The Supreme Court then took up the case and decided that Nicholson had gotten it right after all. The justices ruled that the Court of Appeals had erroneously equated delegation of a task with delegation of the liability for any mistakes. Alexander had a duty to provide Johnson with clear title to the property, the court said, and he was responsible for that duty regardless of the manner in which he chose to carry it out.

“Certainly, Feeley’s negligence is the issue here, but that does not displace Alexander’s ultimate responsibility,” Justice Kaye Hearn wrote for a unanimous court. “While an attorney may delegate certain tasks to other attorneys or staff, it does not follow that the attorney’s professional decision to do so can change his liability to his client absent that client’s clear, counseled consent.”

Collins
Collins

Attorneys and clients could limit an attorney’s exposure to liability by explicitly agreeing to limit the scope of the attorney’s representation, Hearn wrote, but the Court of Appeals’ reasoning would effectively let an attorney independently limit the scope of his representation by delegating certain duties to others. The court ruled that attorneys should instead be bound by what their clients understand their responsibilities to be.

Justin Kahn and Wes Allison of the Kahn Law Firm in Charleston and Mary Leigh Arnold of Mount Pleasant represented Johnson. Kahn said that the court’s ruling would protect clients from the negligence of attorneys and their agents. Kahn analogized the case to a situation where an attorney asks her paralegal to file a complaint—if the paralegal made a mistake in such a situation, the attorney would ultimately be liable for it.
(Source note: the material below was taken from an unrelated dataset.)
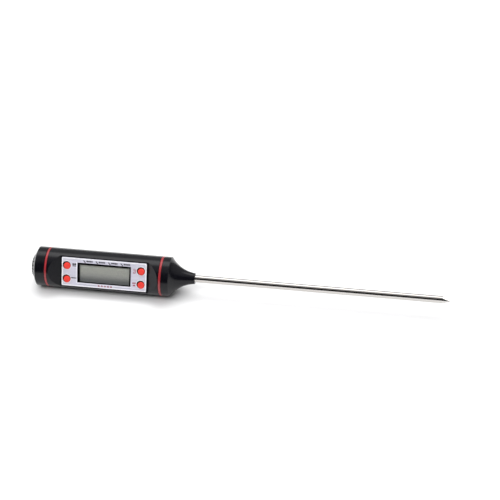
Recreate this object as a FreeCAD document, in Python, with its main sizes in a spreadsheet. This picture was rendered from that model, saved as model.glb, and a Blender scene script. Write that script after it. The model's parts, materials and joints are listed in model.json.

“If the lawyer hires somebody to perform a task central to the lawyer’s representation, then that lawyer is responsible for the negligence of the person they hire if that task is performed improperly. I think that’s just basic fiduciary responsibility,” Kahn said. “I don’t think a lawyer can simply evade responsibility by saying, ‘I gave it to somebody else and they’re usually pretty good.’”

Star-crossed search

The Supreme Court decided that based on the facts of the case, Nicholson properly granted summary judgment on Alexander’s liability for malpractice. At trial, Feeley had submitted an affidavit describing his usual procedure for conducting title searches, and said that if the records of the tax sale had been public, he would have discovered them. The Supreme Court held that that wasn’t sufficient to create a genuine factual dispute over whether Feeley was negligent in failing to discover the tax sale.

Joel Collins of Collins & Lacy in Columbia and Robert Goings of the Goings Law Firm in Columbia represented Alexander. Collins said he was disappointed with the court’s decision, adding that the opinion created something akin to a strict liability standard for closing attorneys. He noted that an attorney would have little ability to double-check an abstractor’s work without conducting the entire search anew.

“I think we’ve got a new standard that real estate lawyers need to be mindful of,” Collins said. “Real estate lawyers routinely use abstractors, and if you read this case carefully, [as an attorney] you say I rely on that abstract to my peril if he makes any mistakes. The very economical system we have now with abstractors doing that work and not charging a whole lot for it may have to change.”

The case now heads back to Charleston County Circuit Court for a determination of damages.

The seven-page decision is Johnson v. Alexander (Lawyers Weekly No. 010-089-15).